Dad wasn’t working Saturday, so we headed out for my “ice lesson” very early before too much traffic built up. We stayed on the side streets and alleys where the salt trucks hadn’t been. Dad noticed my tense face and tight grip on the wheel. He reassured me with praise of my driving skills so far, and with renewed enthusiasm, I paid attention to every word he said.
We slid from one side of the street to the other. Panic gripped me, turned my body to stone, and made me so tense I could barely move or think. Dad put his warm, reassuring hand over mine on the wheel and his voice brought feeling back to my body. “Easy now. Relax.”
The experience, confidence, and ability in Dad’s voice overwhelmed me. I became calm and relaxed while I maneuvered the car as Dad’s instructional instrument, in harmony with every word he said. I braked and kept going forward. I pumped the brakes and added another element to the concert. I slid, I recovered, I braked, I stopped, over and over, but always paid strict attention to my conductor until we were once again safely parked in front of our house. I was amazingly calm. The experience of driving on ice had become much less traumatic than thinking about it.
Dad’s next words, “We’ll go for your license next week” took five months for Dad to say, but they meant that he was satisfied that I knew the basics of driving as well as the extras he had taught me and that he thought I could handle the responsibilities that came with the privilege of having a license. It also meant that he acknowledged the fact that I was growing up and would soon be doing more things on my own than ever before.

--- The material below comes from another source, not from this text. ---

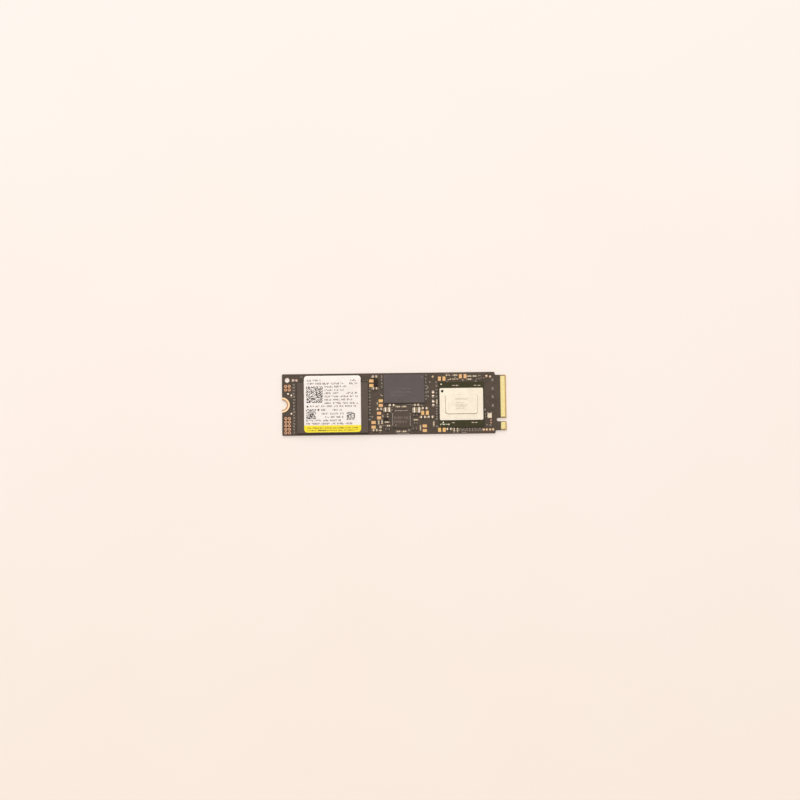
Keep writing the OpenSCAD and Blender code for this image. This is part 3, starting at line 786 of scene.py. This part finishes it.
# Where the board narrows to its tongue, half its usable width before and after that, and the room that
# copper keeps to the screw notch, the edges and other vias
FULL_WIDTH_X, EDGE_HALF, TONGUE_HALF = 35.9, 10.85, 9.75
NOTCH_ROOM, END_ROOM, CONTACT_ROOM, VIA_ROOM = 2.7, 0.2, 0.1, 0.06


class Ground:
    """Room that is left on one face of the board, and the vias and paths that take it."""

    def __init__(self, names, paths=()):
        slot_x, slot_y, slot_half = KEY_SLOT
        self.boxes = [box for name in names for box in islands(name)]
        self.boxes.append((Vector((slot_x, slot_y - slot_half)), Vector((BOARD_HIGH.x, slot_y + slot_half))))
        self.holes = [(BOARD_LOW.x, 0, NOTCH_ROOM), (*TOOLING_HOLE, TOOLING_HOLE_R)]
        self.paths = list(paths)

    def free(self, x, y, room, own=None):
        """Whether a round spot meets no edge, hole, via or part but the one whose lowest corner is own."""
        half = EDGE_HALF if x < FULL_WIDTH_X - room else TONGUE_HALF
        return (BOARD_LOW.x + END_ROOM + room <= x < CONTACT_X - CONTACT_ROOM - room
                and abs(y) < half - room
                and all(math.hypot(x - a, y - b) > room + radius for a, b, radius in self.holes)
                and not any(low.x - room < x < high.x + room and low.y - room < y < high.y + room
                            and low != own for low, high in self.boxes))

    def crossed(self, x, y):
        """Whether a via here would lie on a bundle or on a trace."""
        for path, count in self.paths:
            half = (count - 1) / 2 * BUNDLE_PITCH + TRACE_W + VIA_R
            for (ax, ay), (bx, by) in zip(path, path[1:]):
                along = Vector((bx - ax, by - ay))
                share = min(1, max(0, Vector((x - ax, y - ay)).dot(along) / along.length_squared))
                if math.hypot(x - ax - along.x * share, y - ay - along.y * share) < half:
                    return True
        return False

    def fits(self, x, y, room=0):
        """Whether a via fits here with this room round it."""
        return self.free(x, y, VIA_R + room) and not self.crossed(x, y)

    def drill(self, build, x, y, up):
        """Tented via: a low round swelling with a dimple where the coating sank into its hole."""
        self.holes.append((x, y, VIA_R + VIA_ROOM))
        section = [(0, -SUNK), (VIA_R, -SUNK), *((VIA_R * r, RELIEF_T * z) for r, z in VIA_SECTION), (0, 0)]
        if up:
            build.lathe(x, y, [(radius, BOARD_T + z) for radius, z in section])
        else:
            build.lathe(x, y, [(radius, -z) for radius, z in reversed(section)])

    def lead_out(self, build, y, length, up):
        """Trace from a contact to a via of its own, where there is room."""
        end = (CONTACT_X - length, y)
        if self.fits(*end):
            build.ribbon([(CONTACT_X + CONTACT_ROOM, y), end], TRACE_W)
            self.drill(build, *end, up)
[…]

We lingered in the car for a few moments, both of us knowing that our lives were about to change. I was excited and anxious for the change, but looking back, and after having had children of my own, I think Dad was saddened knowing that I was taking one step away from his protective care while at the same time I know he shared in my happiness. I knew then, from the soft look of his loving eyes, that he was proud of me. Before leaving the driver’s seat of the car, where I had become comfortable with Dad at my side, “Thanks, Dad” went beyond driving and summed up the entire first sixteen years of my life.